1 Ekim 2017 Pazar

yaşam normal seyrinden sapmadan, belirli bir sakinlikte akıp gidiyorken bile birikiyor yazılacaklar, kelimelere döküp hep saklamak istediklerim artabiliyor yine de.
belki korktuğum sıradanlık değil de, o sıradanlıkta birikmeyeceğini sandığım güzel anlar idi. şimdi düzen içinde olan güzellikleri görürken, daha çok birikiyor kelimeler de. bu normal seyri sevdiren, güvenle bağ kurduran insanlar varmış meğer.

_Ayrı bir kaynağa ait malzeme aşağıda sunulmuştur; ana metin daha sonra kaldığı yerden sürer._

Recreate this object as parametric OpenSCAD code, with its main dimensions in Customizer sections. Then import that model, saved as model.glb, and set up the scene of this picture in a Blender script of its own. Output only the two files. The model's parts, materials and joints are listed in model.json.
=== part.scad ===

yoga'ya, eğitmenlik eğitimine, dersler vermeye başlayalı bir süre oluyor. meditasyon neymiş, öz-şefkat neymiş, hayatı ve düşünceleri nasıl etkilermiş, bizim (henüz) görmediğimiz bambaşka dünyalar nasıl yerlermiş, insanlar oralarda neler düşünür neler hissedermiş bunlara kafa yormaya başlayalı daha kısa bir süre olsa da hayatın anlamını, sizin şekillendirdiğiniz bir hayatınız olduğunu ve dünyayı daha açık algılarla anlaşılabilir şeyler olduğuna dair fikirler edindim kendimce.

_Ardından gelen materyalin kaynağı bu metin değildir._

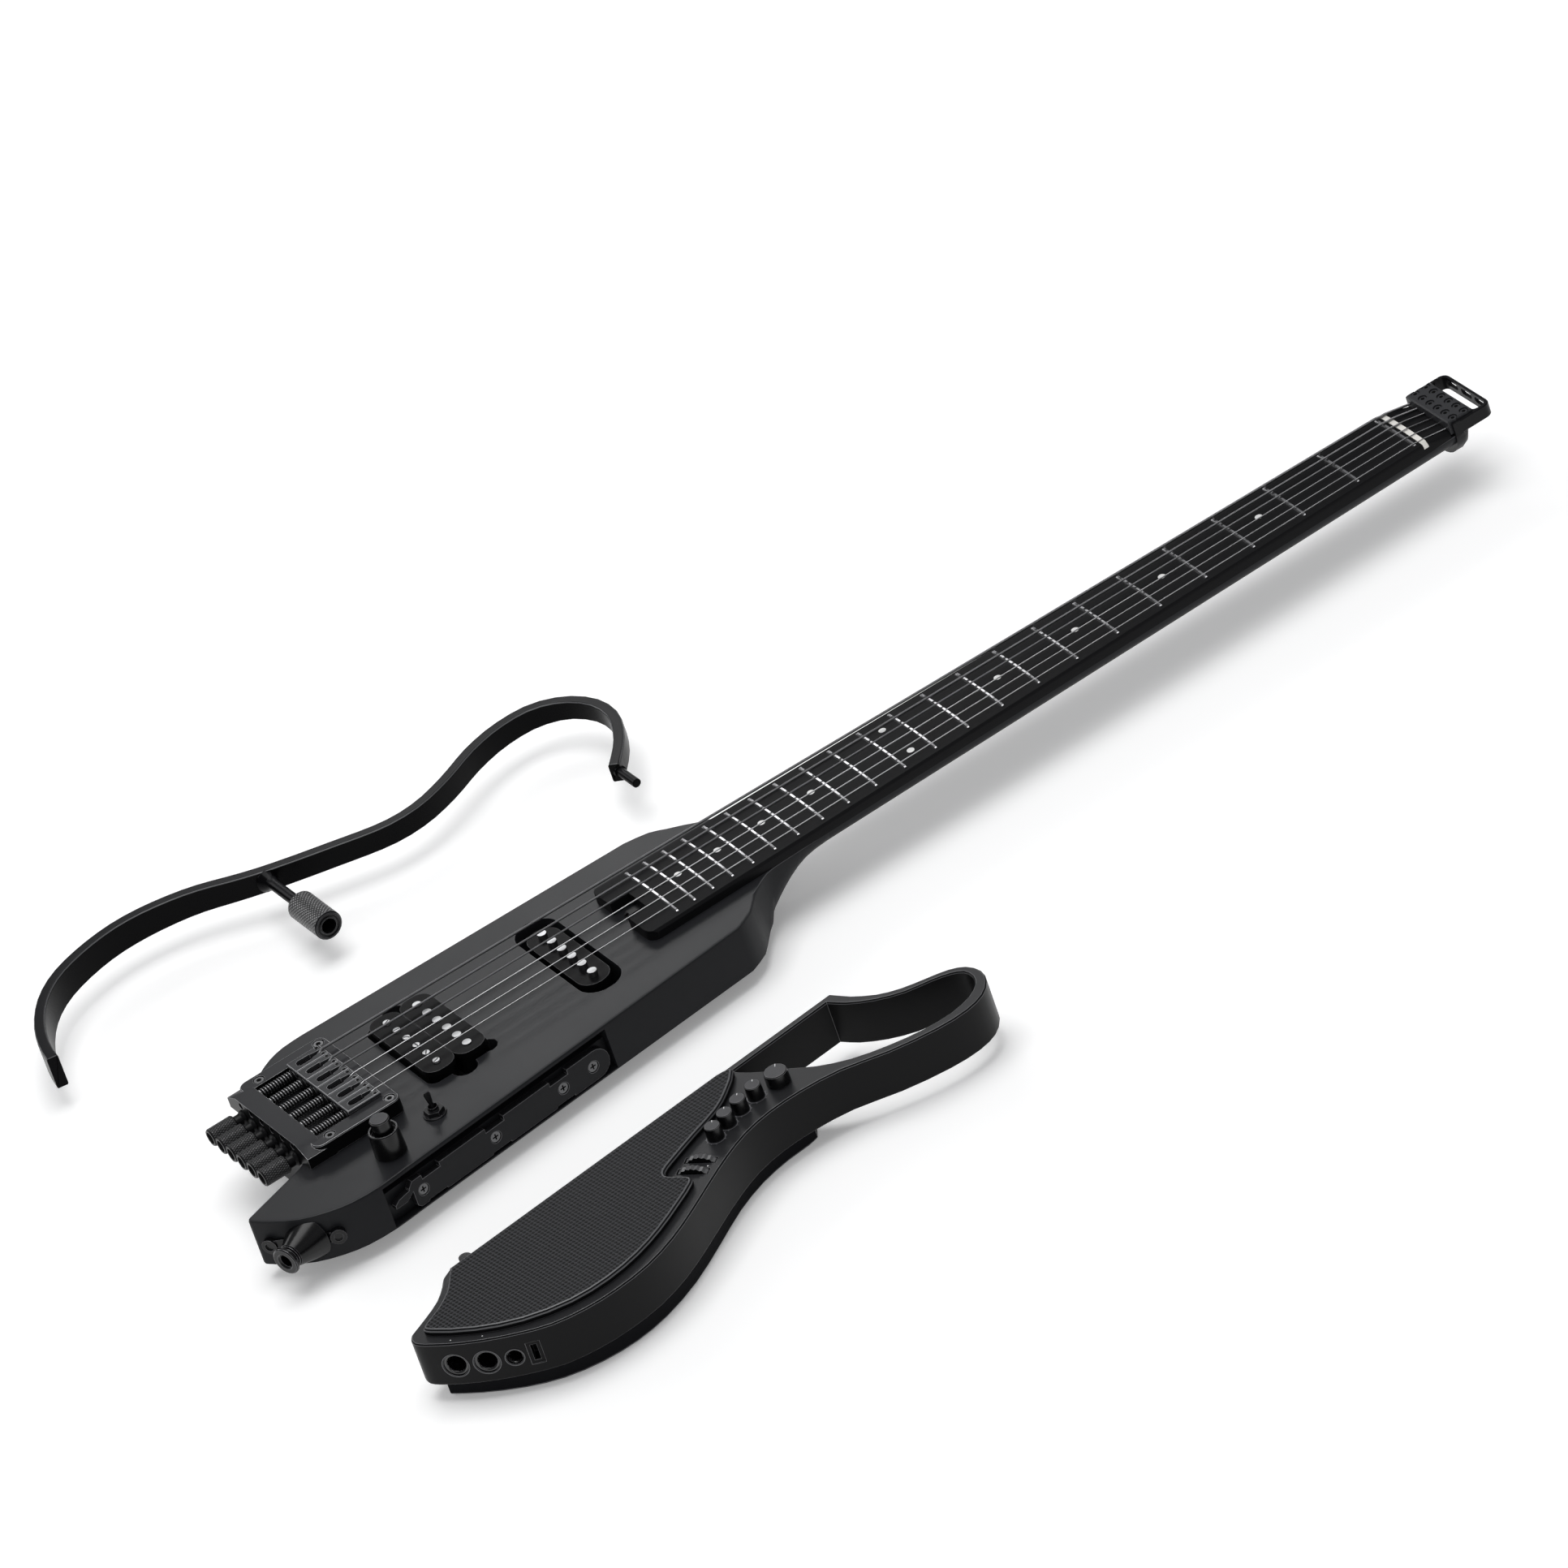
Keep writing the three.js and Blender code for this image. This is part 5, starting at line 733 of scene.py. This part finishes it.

özgüvenle ilgili çeşitli problemler yaşarken, kendi kabuklarını kırmayı, derdini en iyi bildiğin şekilde anlatabilmeyi de öğretiyormuş meğer süreç. çünkü hep dedikleri gibi, varmaya çalıştığın yer değil de oraya gidişin önemli, yolun ta kendisi yani.

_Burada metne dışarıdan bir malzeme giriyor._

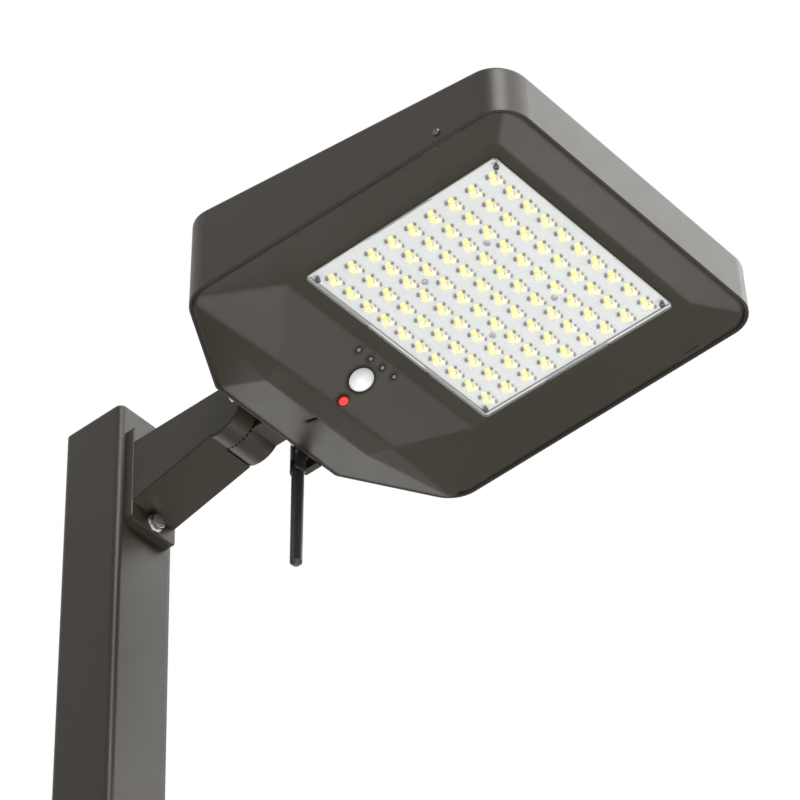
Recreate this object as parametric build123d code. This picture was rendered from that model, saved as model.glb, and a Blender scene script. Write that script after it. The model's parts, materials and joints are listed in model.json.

bu yeni süreçte girdiğim yolda, önce deneyim kazanma-pişme-yanma sürecindeki bakış açımı değiştirdim bir hayli. kendimi ders verme sürecine dahil etmeden önce, ben pişip de bu işin içine girmeliyim tarzında bir düşünce iken, bunu yıkan bir kararla 'kervan yolda düzelir' diyerekten başladım derslere.
şimdi pişerek yanmanın, yavaş yavaş, sindire sindire bildiklerimizi paylaşmanın güzelliğinin farkına varıyorum.

işte bu öğrenme sürecinde benim öğrenmeye başladığım en içe dokunan şey öz-şefkat alıştırmaları ve meditasyon örnekleri oldu. şimdi ilham aldığım kaynaklar, ufak araştırmalar, izlemeler ve biraz da içsel sesimin yardımıyla başladığım derslerde (bildiğim kadarıyla) meditasyon ve yogayı insanlarla paylaşırken, nasıl keyif aldıklarını, hem duygu-durumlarında hem de fiziksel (duruş bozukluklarında) değişimi ve bir yandan da hiç olmaz sanılan değişimin canlı canlı örneklerini gördük beraber. her çalışmadan sonra geri bildirimlerle daha da derinleştirdik pratiklerimizi.

yoganın hem keşif, hem bedeni zorlamadan, sınırlarında kalarak oluşan gelişimi izlemek demek olduğunu yaşadık. en çok da anda kaldık, gülümsedik, biraz terledik ve kendimiz için bir şeyler yaptık.

doğru yolda olduğumu hissettiren, dersime gelen bir avuç yoginiye de sevgiler, selamlar olsun :) sizi çok seviyom.